Many have pointed out the biased role of the media. The sole exception was Theekkathir, the organ of the CPI(M), which alone carried detailed reports explaining the ground realities. Most others did not reflect the oppression, the caste-class dimensions and resistance against feudal landlordism that preceded the incident. It was reported as a conflict between two groups of farmers. This was pointed out by Mythili Sivaraman who noted: “The newspapers had informed us at that time that as labourers persisted in demanding wage increases year after year, the landowners exercised their ‘constitutional right’ to hire labour from wherever they liked. Outside labour was imported; local labour attacked outside labour; the poor fought the poor. What else could you expect from illiterate, uncultured labourers” (Sivaraman, 1973).

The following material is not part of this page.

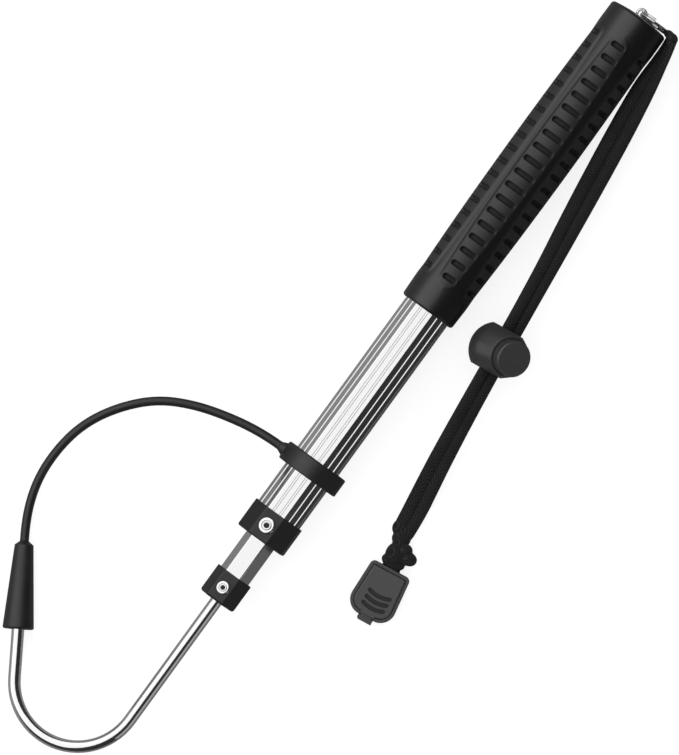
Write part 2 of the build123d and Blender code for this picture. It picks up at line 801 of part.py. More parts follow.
with BuildPart() as clip_lid:
    with BuildSketch(clip_plane.offset(clip_lid_bottom)):
        add(clip_lid_shape)
    extrude(amount=clip_lid_thickness)
    fillet(clip_lid.faces().sort_by(Axis.Z)[-1].edges(), clip_lid_edge)
    with BuildSketch(clip_plane.offset(tongue_bottom)):
        with Locations((tongue_end - 2 * clip_rim, 0)):
            Rectangle(4 * clip_rim, clip_tab_width - 2 * clip_tongue_gap)
    extrude(amount=clip_lid_top - tongue_bottom)
    with BuildSketch(clip_plane.offset(clip_lid_top - clip_groove_depth)):
        for step in range(clip_groove_count):
            with Locations((step * clip_groove_pitch, 0)):
                SlotArc(groove_line.wire(), clip_groove_width)
    extrude(amount=2 * clip_groove_depth, mode=Mode.SUBTRACT)
clip_lid.part.label = "clip_lid"

with BuildPart() as clip_hinge_web:
    web_end = clip_length + clip_tab_reach
    with BuildSketch(clip_plane.offset(clip_base_height / 2)):
        with Locations(((clip_length + web_end) / 2 + seat_gap, 0)):
            Rectangle(web_end - clip_length, clip_tab_width)
    extrude(amount=clip_lid_top - clip_base_height / 2)
    fillet(clip_hinge_web.edges().filter_by(Axis.Z).group_by(Axis.X)[-1], clip_tab_corner)
    # the strip over the rim, and the bead on the hinge line that the lid turns about
    with BuildSketch(clip_plane.offset(tongue_bottom)):
        with Locations(((hinge_u + web_end) / 2, 0)):
            Rectangle(web_end - hinge_u, clip_tab_width - 2 * clip_tab_corner)
    extrude(amount=hinge_strip_high - hinge_strip_low)
    bead_centre = clip_plane.from_local_coords(Vector(hinge_u, 0, hinge_height))
    with BuildSketch(Plane(bead_centre, x_dir=clip_plane.x_dir, z_dir=clip_plane.y_dir)):
        Circle(hinge_bead_radius)
    extrude(amount=clip_tab_width / 2, both=True)
clip_hinge_web.part.label = "clip_hinge_web"

# ---------------------------------------------------------------- cord lock
lock_along = Vector(cos(radians(lock_angle)), sin(radians(lock_angle)), 0)
lock_side = Vector(-sin(radians(lock_angle)), cos(radians(lock_angle)), 0)
lock_axis = lock_side * sin(radians(lock_lean)) + Vector(0, 0, cos(radians(lock_lean)))
lock_plane = Plane(
    origin=(lock_centre_x, lock_centre_y, floor_z + lock_ball_radius),
    x_dir=lock_along,
    z_dir=lock_axis,
)
# the flank is the line from the rim that touches the ball
rim_reach = (lock_rim_radius**2 + lock_rim_height**2) ** 0.5
flank_angle = atan2(lock_rim_height, lock_rim_radius) - acos(lock_ball_radius / rim_reach)
flank_start = (lock_ball_radius * cos(flank_angle), lock_ball_radius * sin(flank_angle))
belly_turn = radians(lock_belly_angle)
belly_point = (lock_ball_radius * cos(belly_turn), lock_ball_radius * sin(belly_turn))
button_bore_radius = lock_button_radius + button_gap
slot_floor = lock_slot_offset - lock_slot_height / 2
cord_bottom = lock_slot_offset - strand_diameter / 2

with BuildPart() as lock_body:
    with BuildSketch(Plane(lock_plane.origin, x_dir=lock_along, z_dir=-lock_plane.y_dir)):
        with BuildLine():
            ThreePointArc(
                (0, -lock_ball_radius),
                belly_point,
                flank_start,
            )
            Polyline(
                flank_start,
                (lock_rim_radius, lock_rim_height),
                (0, lock_rim_height),
                (0, -lock_ball_radius),
            )
        make_face()
    revolve(axis=Axis(lock_plane.origin, lock_plane.z_dir))
    fillet(lock_body.faces().filter_by(GeomType.PLANE).edges(), lock_rim_edge)
    with BuildSketch(lock_plane.offset(-lock_ball_radius)):
        Rectangle(lock_width, 3 * lock_ball_radius)
    extrude(amount=3 * lock_ball_radius, mode=Mode.INTERSECT)
    with BuildSketch(lock_plane.offset(lock_bore_floor)):
        Circle(button_bore_radius)
    extrude(amount=3 * lock_ball_radius, mode=Mode.SUBTRACT)
    with BuildSketch(lock_plane.offset(lock_pocket_floor)):
        Circle(spring_pocket_radius)
    extrude(amount=lock_ball_radius, mode=Mode.SUBTRACT)
    with BuildSketch(lock_plane.offset(slot_floor)):
        Rectangle(2 * lock_width, lock_slot_width)
    extrude(amount=lock_slot_height, mode=Mode.SUBTRACT)
lock_body.part.label = "lock_body"

with BuildPart() as lock_button:
    with BuildSketch(lock_plane.offset(lock_button_bottom)):
        Circle(lock_button_radius)
    extrude(amount=lock_button_top - lock_button_bottom)
    fillet(lock_button.faces().sort_by(Axis.Z)[-1].edges(), button_edge)
    with BuildSketch(lock_plane.offset(cord_bottom - slot_gap)):
        Rectangle(3 * lock_button_radius, lock_slot_width)
    extrude(amount=strand_diameter + 2 * slot_gap + lock_press, mode=Mode.SUBTRACT)
    with BuildSketch(lock_plane.offset(lock_button_bottom)):
        Circle(spring_pocket_radius)
    extrude(amount=button_recess, mode=Mode.SUBTRACT)
lock_button.part.label = "lock_button"

with BuildPart() as lock_spring:
    spring_low = lock_pocket_floor + spring_wire / 2 + seat_gap
    spring_high = lock_button_bottom + button_recess - spring_wire / 2 - seat_gap
    with BuildLine():
        spring_line = Helix(
            pitch=(spring_high - spring_low) / spring_turns,
            height=spring_high - spring_low,
            radius=spring_radius,
            center=lock_plane.from_local_coords(Vector(0, 0, spring_low)),
            direction=lock_plane.z_dir,
        )
    with BuildSketch(Plane(origin=spring_line @ 0, z_dir=spring_line % 0)):
        Circle(spring_wire / 2)
    sweep(is_frenet=True)
lock_spring.part.label = "lock_spring"

# ---------------------------------------------------------------- files
for piece in (
    grip_sleeve,
    outer_tube,
    butt_plug,
    lanyard_eye,
    split_ring,
    outer_collar,
    outer_rivet,
    outer_rivet_mandrel,
    middle_tube,
    middle_glide,
    middle_glide_ring,
    inner_collar,
    inner_rivet,
    inner_rivet_mandrel,
    hook_rod,
    rod_glide,
    rod_pin,
    protector_ring,
    protector_tether,
    tip_cover,
    lanyard_bight,
    lanyard_strand_outer,
    lanyard_strand_inner,
    lanyard_knot,
    clip_base,
    clip_lid,
    clip_hinge_web,
    lock_body,
    lock_button,
    lock_spring,
):
    export_step(piece.part, f"parts/{piece.part.label}.step")
    print(piece.part.label, round(piece.part.volume, 1))
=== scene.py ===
"""The telescopic gaff's looks: detailed meshes, procedural materials, floor, light and camera.

Everything is in metres in the row frame: +X from the butt to the hook, +Y the lanyard's side, +Z up.
The hook, the point cover and the tether lie in one plane through the pole's axis, rolled about X.
"""

import bpy, json
import numpy as np
from math import cos, pi, radians, sin, sqrt, tan
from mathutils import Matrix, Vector


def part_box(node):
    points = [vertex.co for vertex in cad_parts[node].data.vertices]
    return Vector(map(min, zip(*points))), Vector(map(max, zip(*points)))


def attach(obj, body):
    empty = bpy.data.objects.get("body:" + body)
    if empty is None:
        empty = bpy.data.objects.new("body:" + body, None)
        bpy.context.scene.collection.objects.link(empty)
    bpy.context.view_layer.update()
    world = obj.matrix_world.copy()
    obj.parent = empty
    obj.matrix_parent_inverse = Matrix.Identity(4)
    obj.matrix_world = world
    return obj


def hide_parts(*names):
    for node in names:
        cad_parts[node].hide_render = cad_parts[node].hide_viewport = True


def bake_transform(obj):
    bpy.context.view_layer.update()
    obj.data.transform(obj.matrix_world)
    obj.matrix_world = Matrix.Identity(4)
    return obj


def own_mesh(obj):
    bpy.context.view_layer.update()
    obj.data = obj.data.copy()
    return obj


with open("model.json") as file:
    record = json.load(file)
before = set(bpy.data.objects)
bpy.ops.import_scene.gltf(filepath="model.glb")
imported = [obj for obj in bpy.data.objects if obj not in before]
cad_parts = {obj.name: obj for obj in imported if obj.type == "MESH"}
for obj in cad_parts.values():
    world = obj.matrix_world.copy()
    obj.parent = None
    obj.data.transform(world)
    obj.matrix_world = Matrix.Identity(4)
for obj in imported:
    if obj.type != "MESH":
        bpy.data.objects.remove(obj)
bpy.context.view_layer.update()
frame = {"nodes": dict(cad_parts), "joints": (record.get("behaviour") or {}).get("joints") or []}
MM = 0.001

# ---------------------------------------------------------------- places taken from the frame
ROLL = radians(7.3)  # of the hook's plane about X
TOOL_Y = Vector((0, cos(ROLL), sin(ROLL)))
TOOL_N = Vector((0, -sin(ROLL), cos(ROLL)))
FLOOR_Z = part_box("protector_ring")[0][2]


def in_tool(u, v, n=0.0):
    """Millimetres in the hook's plane (along, across, out of it) to a point in metres."""
    return (Vector((u, 0, 0)) + TOOL_Y * v + TOOL_N * n) * MM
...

Even when the Madras High Court passed the verdict, it was only the Left mass and class organisations, especially the Centre of Indian Trade Unions (CITU), that marched protesting the injustice. Even the basic act of providing solace to the bereaved families, let alone effecting any tumultuous social transformation was not forthcoming from others, said the villagers.

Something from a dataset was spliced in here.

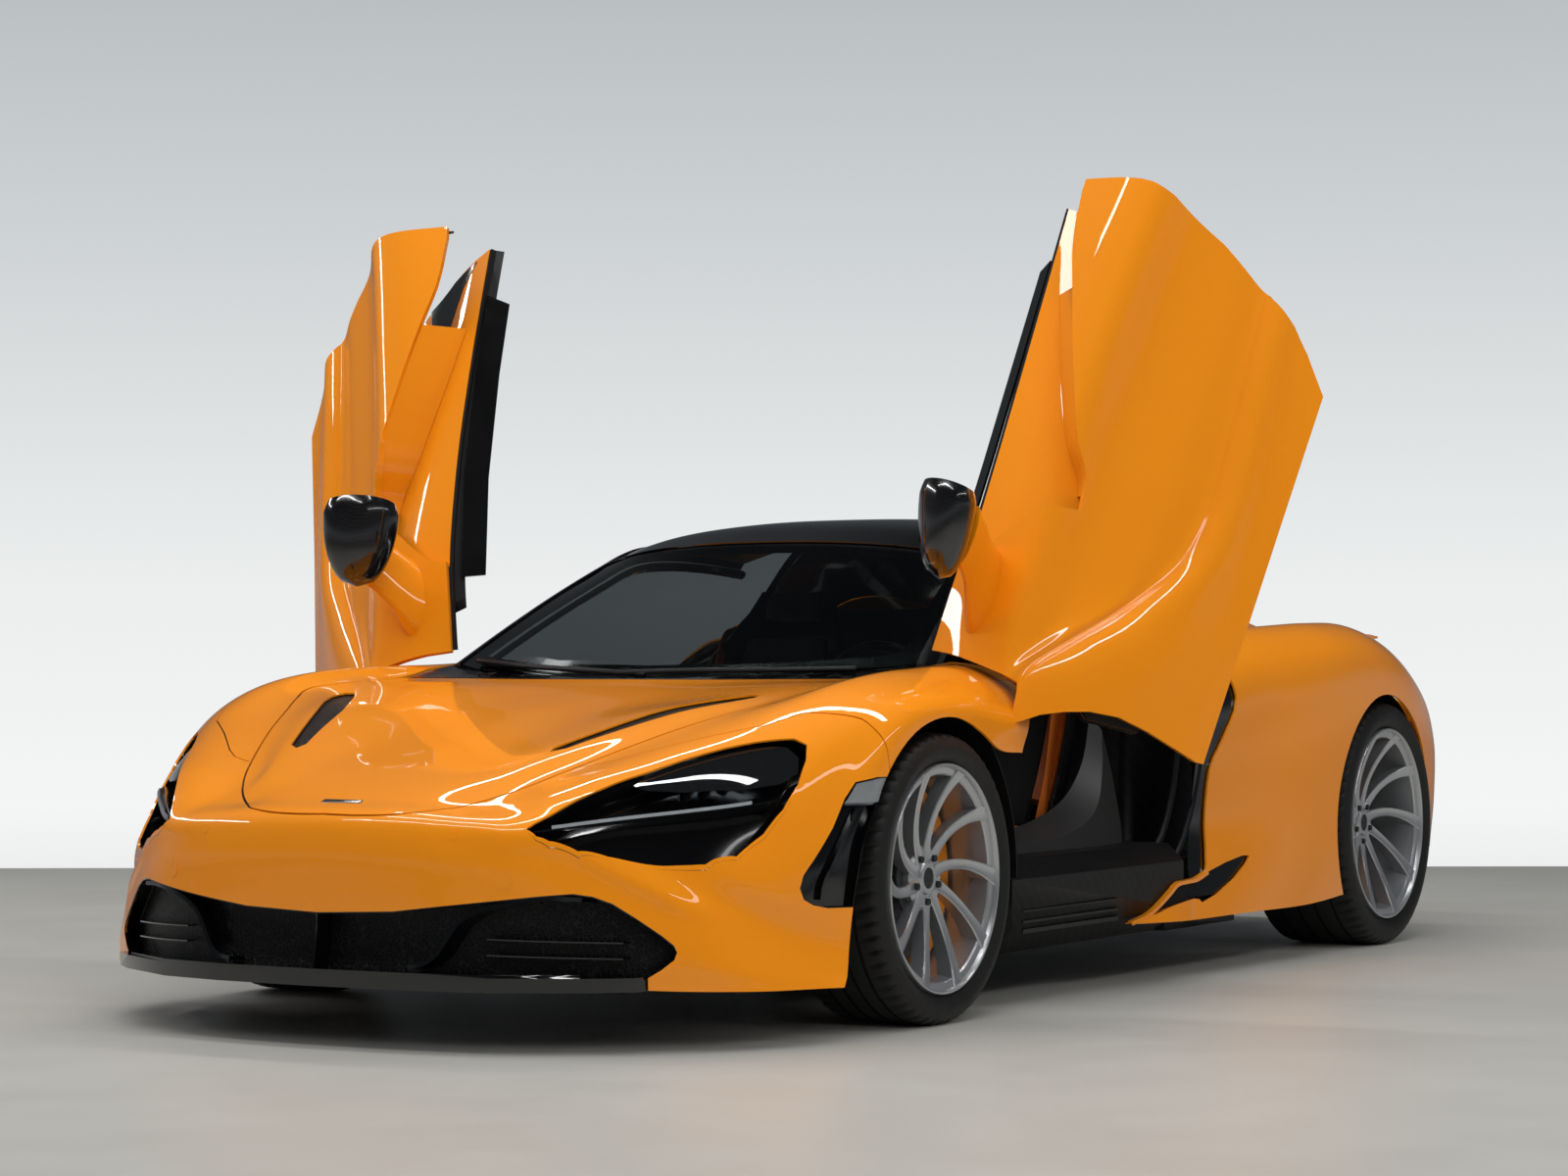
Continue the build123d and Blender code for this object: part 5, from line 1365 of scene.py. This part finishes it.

Keezhvenmani Martyrs' Memorial. Photo: Vijoo Krishnan
Keezhvenmani Martyrs’ Memorial. Photo: Vijoo Krishnan
Inside the Keezhvenmani Martyrs' Memorial
Inside the Keezhvenmani Martyrs’ Memorial, sculpture of a plantain bud in memory of the martyrs. Photo: Vijoo Krishnan

The Legacy of Keezhvenmani Lives On

In 1980, Irinjur Gopal Krishna Naidu was attacked by a group of people and hacked to death. The main accused in this case was a youth in his mid-twenties called Nandan. He was one of the eyewitnesses and survivors of the carnage. Sethupathi, the eyewitness who narrated the incident to us, was Nandan’s youngest sibling. The Communist Party and the Agricultural Workers’ Union did not merely look at Keezhvenmani as a wage dispute, it involved the land question and the struggle to end caste oppression. It was a class struggle against feudal landlordism. It was only natural that in the aftermath of the massacre, widespread struggles for changing the landholding pattern and fighting caste oppression gained momentum. The Communist Party and the Agricultural Workers’ Union became the voice of the struggling masses across Tamil Nadu. The ruling classes were forced to increase wages, and land relations had to be altered. The landless Dalit families have become cultivating peasants owning small landholdings. There has been a consolidation of the most oppressed politically around the CPI(M) and the, region remains a stronghold of the party till date. The red flag had brought them land, better wages and dignity, and ensured they could lead their lives with self-respect, said the people of Keezhvenmani. It set in motion processes for social transformation, and altered the rural setting as well as land relations by ensuring large-scale redistribution of land. The scars of oppression remain indelible on the minds and bodies of the people of Keezhvenmani. Their struggle and sacrifices ensured better wages and redistribution of land for thousands. It also hit at the roots of feudal landlordism and removed it forever from the high altar that it occupied. The people of Keezhvenmani are like tempered steel, tempered by the struggles and the fire; they shine with a confidence that they can defeat any oppressor with united struggle. Keezhvenmani calls out to all, “Let Memories Never Die”.